How the Circuit Works
The RF module transmits the 4-bit data as it is expected to do. By default, the data pins of the encoder HT12E receive a LOW signal as they are grounded via 10K ohm resistors. Therefore, by default LOW bits are transmitted and same LOW bits are received at the data pins of decoder IC HT12D and the LEDs remain off. The push-to-on switches are connected to the data pins with other terminal of each switch connected to the power supply. When a switch is pressed, the respective pin starts receiving a HIGH signal.
Since the pin 14 of encoder IC is hard-wired to ground and transmitter generates an uninterrupted transmission of data, as a HIGH signal is detected at a data pin of the encoder IC, a HIGH signal corresponding to that data bit is immediately transmitted and a HIGH bit is decoded at the respective data pin of the decoder IC HT12D. When a HIGH signal is received at a data pin of the decoder IC, current starts flowing through the LED which is connected to the pin with a pull-up resistor of 1K ohm in series to the ground. Thus the LED starts glowing on receiving a HIGH bit at the respective data pin of the decoder IC.

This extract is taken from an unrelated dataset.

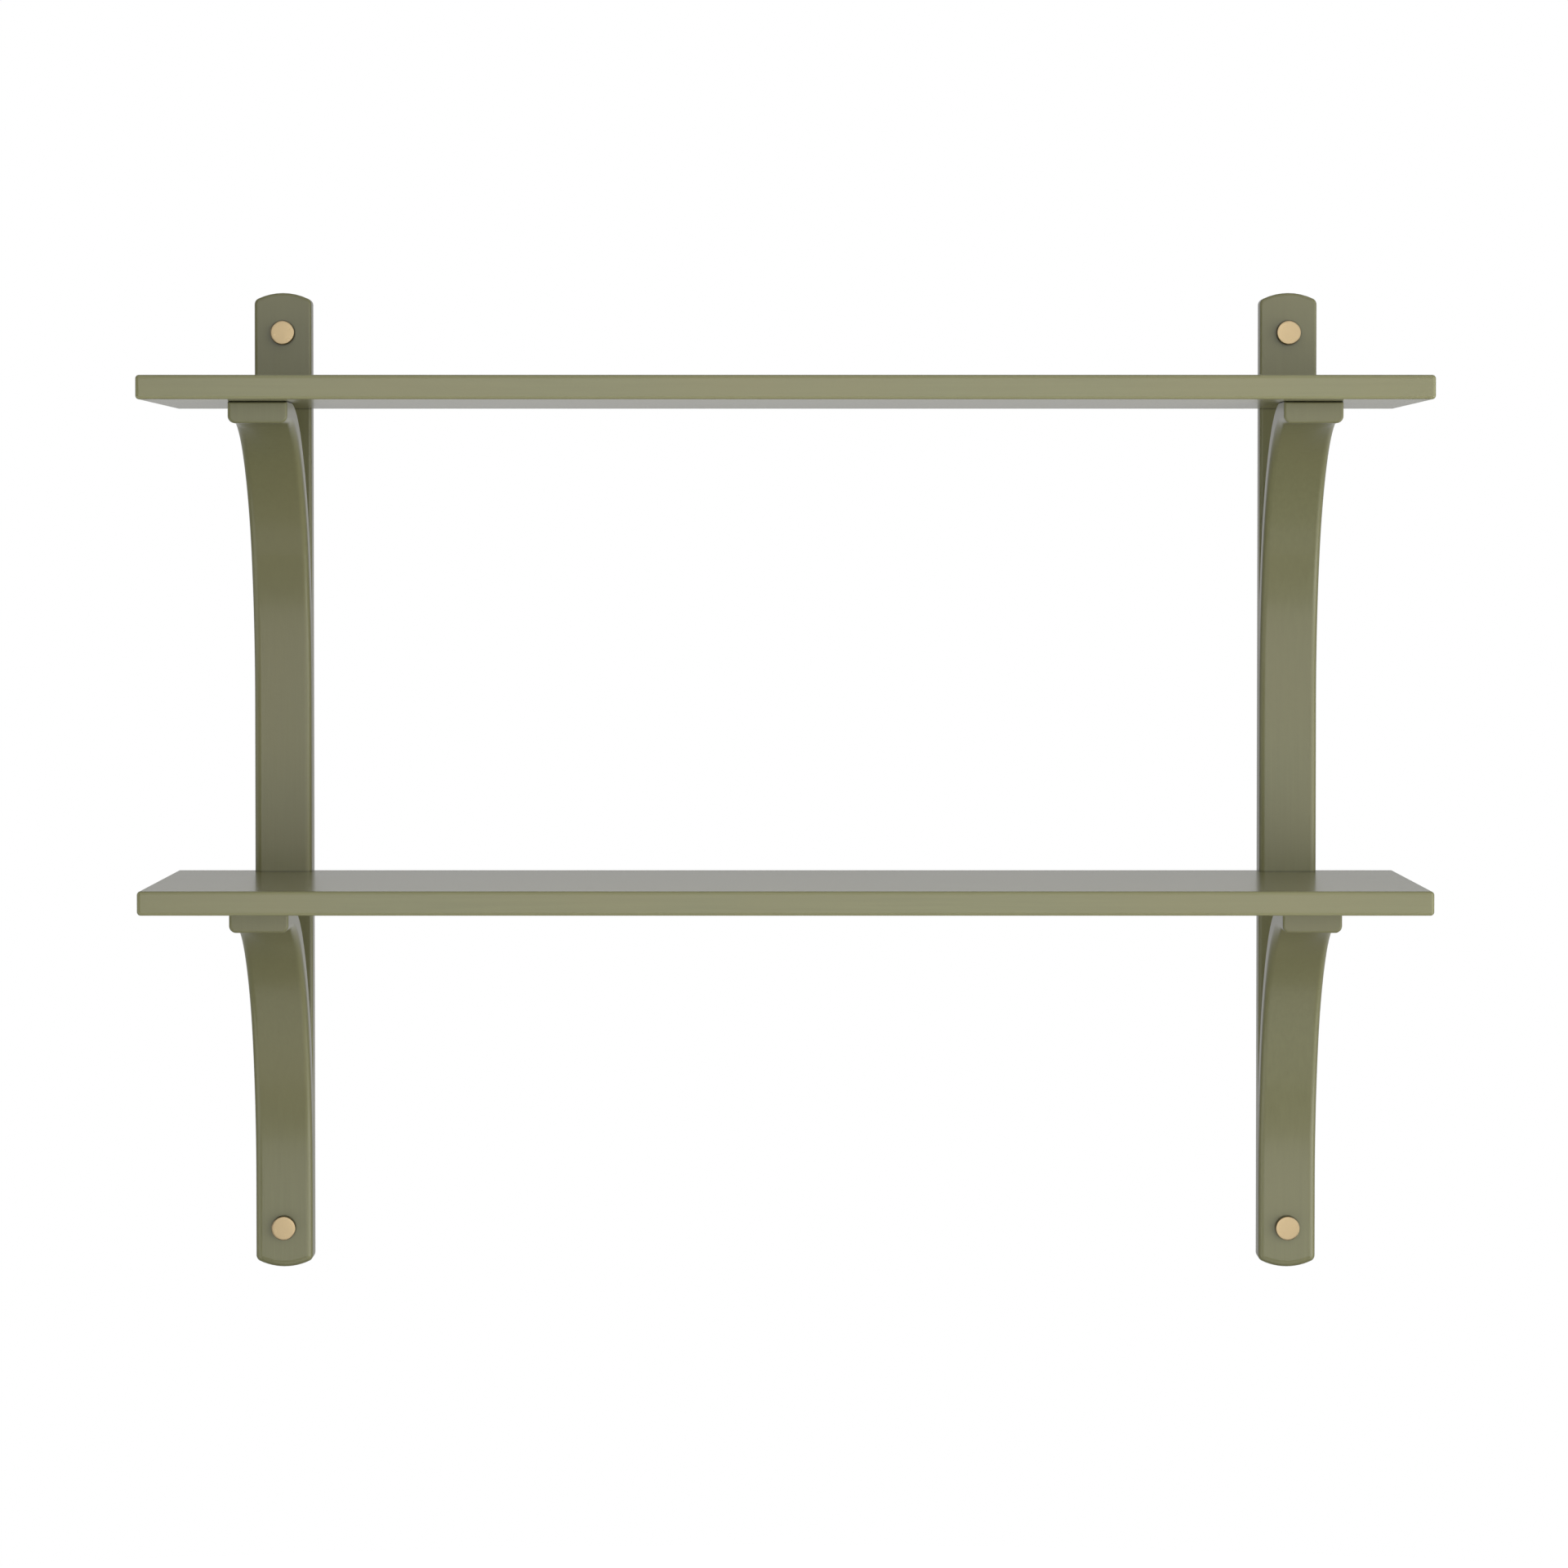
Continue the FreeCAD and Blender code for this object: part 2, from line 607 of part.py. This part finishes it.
os.makedirs("parts", exist_ok=True)
for piece in pieces:
    shape = piece.Shape
    if shape.isNull() or not shape.isValid() or len(shape.Solids) != 1:
        raise RuntimeError(f"{piece.Label} is not one valid solid")
    shape.exportStep(f"parts/{piece.Label}.step")
    box = shape.optimalBoundingBox(False)
    print(f"{piece.Label:32s} {shape.Volume / 1000:9.2f} cm3  "
          f"{box.XLength:7.2f} x {box.YLength:7.2f} x {box.ZLength:7.2f} mm")
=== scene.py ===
import math

import bmesh
import bpy
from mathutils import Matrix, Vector


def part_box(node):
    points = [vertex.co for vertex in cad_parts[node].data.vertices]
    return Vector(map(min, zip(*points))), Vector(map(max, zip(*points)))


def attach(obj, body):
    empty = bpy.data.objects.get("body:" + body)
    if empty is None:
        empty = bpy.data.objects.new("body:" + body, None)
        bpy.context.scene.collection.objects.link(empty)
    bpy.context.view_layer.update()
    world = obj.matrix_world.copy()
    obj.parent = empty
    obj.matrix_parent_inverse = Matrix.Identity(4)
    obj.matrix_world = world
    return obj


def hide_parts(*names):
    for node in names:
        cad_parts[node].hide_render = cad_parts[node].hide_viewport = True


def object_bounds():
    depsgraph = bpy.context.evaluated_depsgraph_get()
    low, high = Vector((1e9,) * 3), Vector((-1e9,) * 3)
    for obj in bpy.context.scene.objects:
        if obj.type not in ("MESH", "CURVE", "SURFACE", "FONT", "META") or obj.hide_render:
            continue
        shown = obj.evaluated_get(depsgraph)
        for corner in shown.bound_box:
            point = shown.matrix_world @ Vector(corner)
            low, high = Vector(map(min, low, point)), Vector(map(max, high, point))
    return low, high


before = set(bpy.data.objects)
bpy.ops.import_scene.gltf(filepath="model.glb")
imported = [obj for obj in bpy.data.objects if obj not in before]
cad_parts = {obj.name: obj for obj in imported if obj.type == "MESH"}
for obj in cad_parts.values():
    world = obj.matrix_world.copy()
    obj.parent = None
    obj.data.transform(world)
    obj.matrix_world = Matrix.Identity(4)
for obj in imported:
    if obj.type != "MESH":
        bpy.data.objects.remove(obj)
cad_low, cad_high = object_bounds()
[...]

If the respective switch at encoder IC is pressed off, the corresponding data bit at the encoder is again set to LOW and a LOW bit is received at the respective data bit of the decoder IC. Thereof, the LED connected to the respective data pin of the decoder IC is again switched to off.
The experiment has used LEDs as loads; however any load can be connected to the data pins of the decoder IC. A load operating on AC current can also be interfaced to the receiver module using a relay connected to the data pin of the decoder IC through a transistor circuit. A maximum of four devices can be controlled on or off with this project.